Some Unsolicited Advice

What should a retailer caught up in the fa-tal attraction of unsustainable promotional pricing do? Kick the habit, cold turkey, as J.C. Penney recently tried to do? Eliminate price promotion and shift to some nonsensical version of Every Day Fair Prices? We all know how that turned out. Consider that there are only three price buckets: regular price, promotional price, and everyday low price.

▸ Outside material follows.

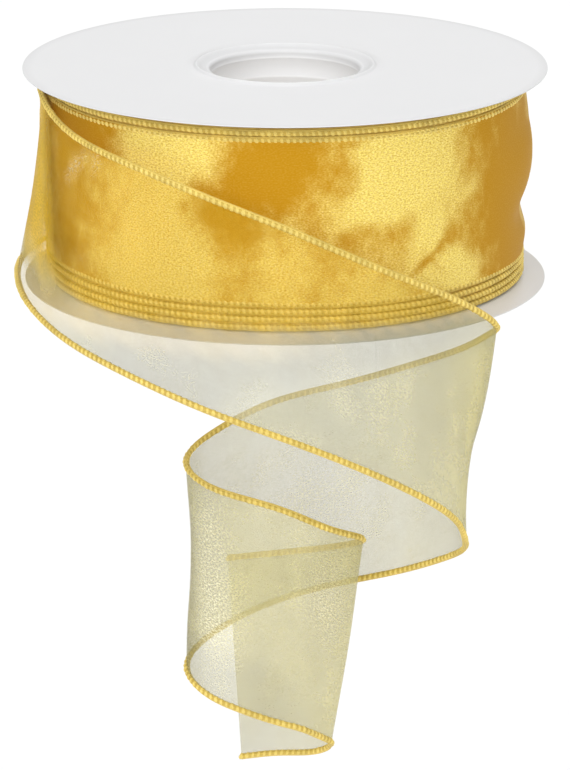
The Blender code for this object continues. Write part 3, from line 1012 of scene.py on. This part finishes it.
class RIBBONSPOOL_OT_core(Operator):
    """Make the paper core tube and finish the tape that starts the ribbon"""
    bl_idname = "ribbonspool.core"
    bl_label = "Core and Tape"

    def execute(self, context):
        inner = CORE_R - CORE_WALL
        rim = 0.3 * MM
        outline = arc((inner + rim, CORE_LOW + rim), rim, 270, 180, 3)
        outline += arc((inner + rim, CORE_HIGH - rim), rim, 180, 90, 3)
        outline += arc((CORE_R - rim, CORE_HIGH - rim), rim, 90, 0, 3)
        outline += arc((CORE_R - rim, CORE_LOW + rim), rim, 0, -90, 3)
        tube = turned("core_paper_tube", outline, context.scene.spool_sizes.facets // 2, paper_finish())
        settle(tube, "spool", "core_paper", "core_tube")
        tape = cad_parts["starting_tape"]
        tape.data.materials.clear()
        tape.data.materials.append(tape_finish())
        return {"FINISHED"}


class RIBBONSPOOL_OT_roll(Operator):
    """Wind the ribbon: the inner turns and the gleaming outer turn"""
    bl_idname = "ribbonspool.roll"
    bl_label = "Wound Ribbon"

    def execute(self, context):
        inside = CORE_R + 0.8 * MM
        neck = TURN_R - 0.75 * MM
        low, high = CORE_LOW, CORE_HIGH
        first, last = LOWER_ROWS[-1], UPPER_ROWS[-1]
        body = TURN_R - 0.9 * MM
        outline = [(inside, low), (neck, low), (neck, first), (body, first + 2 * MM)]
        outline += [(body, last - 2 * MM), (neck, last), (neck, high), (inside, high)]
        turns = turned("inner_turns", outline, context.scene.spool_sizes.facets, inner_satin_finish())
        settle(turns, "spool", "wound_sheer", "wound_ribbon")

        steps, strips = 480, 44
        bearings = np.linspace(0, 360, steps, endpoint=False)
        s = np.linspace(0, 1, strips + 1)
        thickness = context.scene.ribbon_cloth.thickness
        loops, gleam = [], []
        for bearing in bearings:
            sway = row_sway(bearing)
            height = first + sway + (last - first - sway) * s
            hold = share(np.sin(math.pi * s) * 2.2)
            radius = TURN_R - 0.15 * MM + hold * (0.25 * MM + roll_lift(bearing, height / MM))
            shine = roll_gleam(bearing, height / MM)
            x, y = polar(bearing, 1.0)
            outer = np.stack([radius * x, radius * y, height], 1)
            inner = np.stack([(radius - thickness) * x, (radius - thickness) * y, height], 1)
            loops.append(np.concatenate([outer, inner[::-1]]))
            gleam.append(np.concatenate([shine, shine[::-1]]))
        along = np.linspace(0, math.tau * TURN_R, steps + 1)
        across = np.concatenate([s, s[::-1], s[:1]]) * (last - first)
        web = skin("outer_turn_web", loops, satin_finish(), cyclic=True, marks={"gleam": gleam},
                   uv=(along, across))
        settle(web, "spool", "wound_sheer", "outer_turn")
        return {"FINISHED"}


class RIBBONSPOOL_OT_roll_edges(Operator):
    """Sew the wired edges of the wound turns, stepping up from the lower flange and down from the upper"""
    bl_idname = "ribbonspool.roll_edges"
    bl_label = "Roll Edges"

    def execute(self, context):
        bearings = np.arange(0, 360, 2.0)
        radius = TURN_R - 0.55 * MM
        across = np.stack([np.cos(np.radians(bearings)), np.sin(np.radians(bearings)), 0 * bearings], 1)
        groups = (("lower", LOWER_ROWS, 1.0, 0.0), ("upper", UPPER_ROWS, 0.0, -UPPER_ROWS_LIFT))
        for name, rows, weight, drop in groups:
            lines = []
            for i, height in enumerate(rows):
                share = weight * i / max(1, len(rows) - 1)
                wobble = 0.12 * MM * np.sin(np.radians(bearings * (3 + i)) + 1.7 * i)
                z = height + share * row_sway(bearings) + (wobble if i else 0) + drop
                lines.append(across * radius + z[:, None] * np.array([0, 0, 1.0]))
            side = 1.0 if name == "lower" else -1.0
            rows_piece = stitched(f"{name}_edge_rows", lines, [across] * len(rows), side, cyclic=True)
            nodes = [f"{name}_edge_turn_{i + 1}" for i in range(len(rows))]
            settle(rows_piece, "spool", "edge_thread", *nodes)
        return {"FINISHED"}


class RIBBONSPOOL_OT_loose_web(Operator):
    """Hang the loose sheer cloth: the tail round the front, and the curl past the bend"""
    bl_idname = "ribbonspool.loose_web"
    bl_label = "Loose Cloth"

    def execute(self, context):
        ribbon = LooseRibbon()
        tail = web_piece("tail_sheer", ribbon, 0, ribbon.split)
        settle(tail, "tail", "loose_sheer", "tail_web")
        curl = web_piece("curl_sheer", ribbon, ribbon.split, ribbon.length)
        bend_with_curl(curl, "loose_sheer", "curl_web")
        return {"FINISHED"}


class RIBBONSPOOL_OT_loose_edges(Operator):
    """Sew the wired edges of the loose ribbon"""
    bl_idname = "ribbonspool.loose_edges"
    bl_label = "Loose Edges"

    def execute(self, context):
        ribbon = LooseRibbon()
        lengths = (("tail", 0, ribbon.split), ("curl", ribbon.split, ribbon.length))
        for name, start, end in lengths:
            stations = [ribbon.station(t) for t in ribbon.stations(start, end, 0.6 * MM)]
            through = np.array([station[2] for station in stations])
            for which, side in ((0, "upper"), (1, "lower")):
                line = np.array([station[which] for station in stations])
                edge = stitched(f"{name}_{side}_edge", [line], [through], 2.0 * which - 1.0)
                node = f"{name}_{side}_binding"
                if name == "tail":
                    settle(edge, "tail", "edge_thread", node)
                else:
                    bend_with_curl(edge, "edge_thread", node)
        return {"FINISHED"}


class RIBBONSPOOL_OT_wires(Operator):
    """Finish the soft wires that run inside the edges and show at the cut end"""
    bl_idname = "ribbonspool.wires"
    bl_label = "Wires"

    def execute(self, context):
        for length in ("tail", "curl"):
            for side in ("upper", "lower"):
                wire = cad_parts[f"{length}_{side}_wire"]
                wire.data.materials.clear()
                wire.data.materials.append(wire_finish())
        return {"FINISHED"}


BUILD_ORDER = (
    RIBBONSPOOL_OT_stage,
    RIBBONSPOOL_OT_flanges,
    RIBBONSPOOL_OT_core,
    RIBBONSPOOL_OT_roll,
    RIBBONSPOOL_OT_roll_edges,
    RIBBONSPOOL_OT_loose_web,
    RIBBONSPOOL_OT_loose_edges,
    RIBBONSPOOL_OT_wires,
)
SETTINGS = {
    "spool_sizes": SpoolSizes,
    "ribbon_cloth": ClothSizes,
    "ribbon_stitching": StitchSizes,
    "ribbon_colours": RibbonColours,
}


class RIBBONSPOOL_PT_build(Panel):
    """Sizes, colours and build steps of the ribbon spool"""
    bl_idname = "RIBBONSPOOL_PT_build"
    bl_label = "Ribbon Spool"
    bl_space_type = "VIEW_3D"
    bl_region_type = "UI"
    bl_category = "Ribbon"

    def draw(self, context):
        for name, group in SETTINGS.items():
            box = self.layout.box()
            box.label(text=group.__doc__)
            for key in group.__annotations__:
                box.prop(getattr(context.scene, name), key)
        for operator in BUILD_ORDER:
            self.layout.operator(operator.bl_idname)


def register():
    for name, group in SETTINGS.items():
        bpy.utils.register_class(group)
        setattr(bpy.types.Scene, name, PointerProperty(type=group))
    for operator in BUILD_ORDER:
        bpy.utils.register_class(operator)
    bpy.utils.register_class(RIBBONSPOOL_PT_build)


def unregister():
    bpy.utils.unregister_class(RIBBONSPOOL_PT_build)
    for operator in reversed(BUILD_ORDER):
        bpy.utils.unregister_class(operator)
    for name, group in SETTINGS.items():
        delattr(bpy.types.Scene, name)
        bpy.utils.unregister_class(group)


def main():
    register()
    for operator in BUILD_ORDER:
        group, step = operator.bl_idname.split(".")
        getattr(getattr(bpy.ops, group), step)()


if __name__ == "__main__":
    main()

  • The luxury players need to assiduously avoid expanding price promotions, which, if left unchecked, will destroy their brand equity.
  • The mid-tier players, from Macy’s down through Kohl’s and J.C. Penney, must rebuild their promotional strategies, promotional calendars and discount schedules to restore some semblance of balance between regular and promotional prices. There are no more weeks in the year to play with. There are no more events that can be put on the calendar. And once past  50 percent-off, there is no more gross margin to be gained. Print more coupons? Double and triple them up? Keep that up and there is no hope. Isn’t there something wrong when customers’ wallets are stuffed with just as many Macy’s and Kohl’s coupons as Kroger? Yes, customers’ demand for constant, ever increasing discounts,  is insatiable. But their all-consuming attraction to price promotion is not  killing them—it’s killing the retailers who do business with them.
  • Last, to the discounters like Target and Walmart who have increasingly strayed from their “Every Day Low Price” heritage into high/low promo-tional pricing: beware. You are as vulnerable as the luxury players that have greedily opened outlet stores.

Those other four pillars do not, in and  of themselves, offset the fatal attraction of promotional pricing. But when  balanced, they can go a long way to  insuring success.